Grove Terrace offers village-like serenity and privacy, while being within a short walk from the best of north London life. There are several excellent, historic pubs in Dartmouth Park, along with a butcher’s, coffee shops and the 312 Natural health food shop. Within a 10 minute walk, and undergoing rapid gentrification, Kentish Town’s Fortess Road is brimful of new cocktail bars and globally-inspired eateries and music venues. Well-heeled Highgate Village and its range of quirky, independent eateries and boutiques is also an easy stroll away.

Charlie Cockcroft, Director at DEXTERS (Dartmouth Park & Tufnell Park), says: “This exquisite Grade II* Listed three bedroom house on Grove Terrace, in Dartmouth Park, arguably north London’s finest terrace, not only comes with an extraordinary history as the long-term home of leading landscape architect Sir Geoffrey Jellicoe, but over 2,000 sq. ft. of beautifully remodelled living space, with private rear mews access and a magnificent glass oval extension.

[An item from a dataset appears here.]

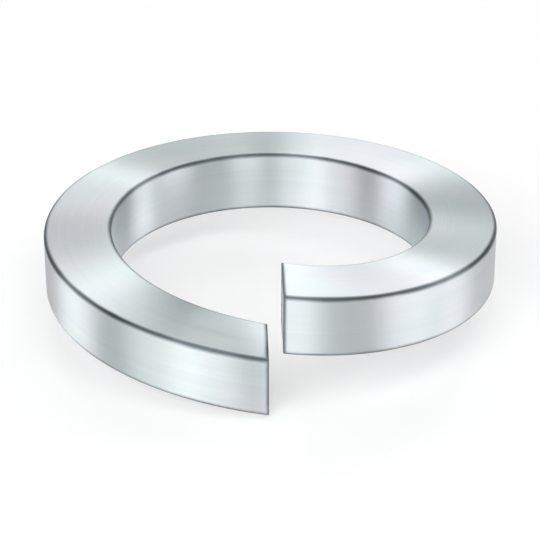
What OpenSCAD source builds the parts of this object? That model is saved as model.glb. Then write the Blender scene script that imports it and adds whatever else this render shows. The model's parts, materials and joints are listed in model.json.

Its unusually large 125 ft. long garden, with separate studio/garage space, offers new owners a chance to both enjoy and enhance a singular north London landscape.”

Grove Terrace is extremely well connected, within walking distance of several stations including Gospel Oak 0.26m (Overground), and Underground stations Tufnell Park 0.4m (Northern) and Kentish Town 0.6m (Northern), from where First Capital Connect mainline trains also leave.

Grove Terrace is available to buy freehold for £2.75million.